Dropping tariffs on internet data flows and supporting e-commerce duty moratoriums could lower costs and friction for cross-border blockchain transactions, benefiting DeFi, dApps, and Bitcoin’s Lightning Network. - Does a stronger dollar from this deal impact Bitcoin’s value?
Potentially—export boosts might strengthen the dollar, possibly dampening Bitcoin’s short-term appeal as a hedge against fiat weakness, though long-term effects depend on broader market dynamics. - Are Trump’s trade policies at odds with decentralization?
Absolutely, his centralized, hands-on approach clashes with crypto’s push for financial freedom, raising concerns about whether such deals indirectly hinder the ethos of Bitcoin and beyond. - Should we trust the hype around immediate crypto market effects?
Hell no—any wild claims about instant Bitcoin price jumps or market shifts from this deal are likely nonsense; the impacts are indirect and will unfold over time, if at all. - Could this deal influence crypto adoption in Southeast Asia?
Yes, economic growth in Indonesia might accelerate local crypto use, especially given existing distrust in traditional finance, potentially creating a bigger user base for digital assets.

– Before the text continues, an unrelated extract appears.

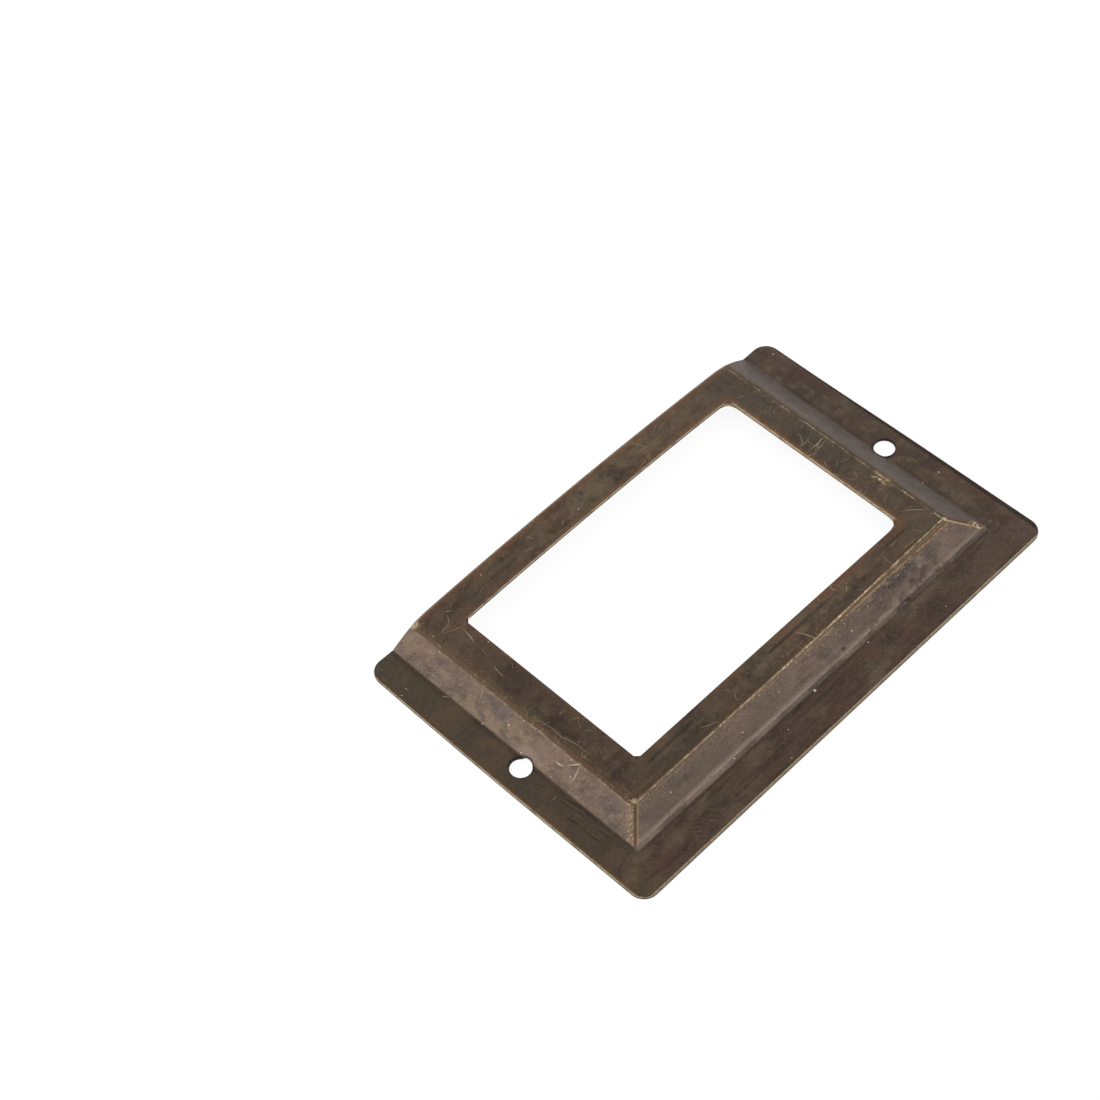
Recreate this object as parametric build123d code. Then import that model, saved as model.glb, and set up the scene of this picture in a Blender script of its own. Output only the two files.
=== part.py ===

As this US-Indonesia trade agreement takes shape, it’s clear it’s a bold play for American industries, with sidelong glances at benefits for the crypto and blockchain world. Access to critical minerals and smoother digital trade could be quiet game-changers for Bitcoin miners and decentralized tech, but the risks—tariff traps, centralized meddling, and murky details—demand our scrutiny. For Bitcoin maximalists, it’s a mixed bag: a reminder that even global trade can nudge our decentralized ideals, for better or worse. For fans of Ethereum or other altcoin ecosystems, the digital wins might carve out space for innovation, though complexity looms. One thing’s certain in this tangle of geopolitics and tech: nothing’s straightforward, and cutting through the noise remains our best bet. Keep watching, keep questioning, and let’s see where these ripples lead.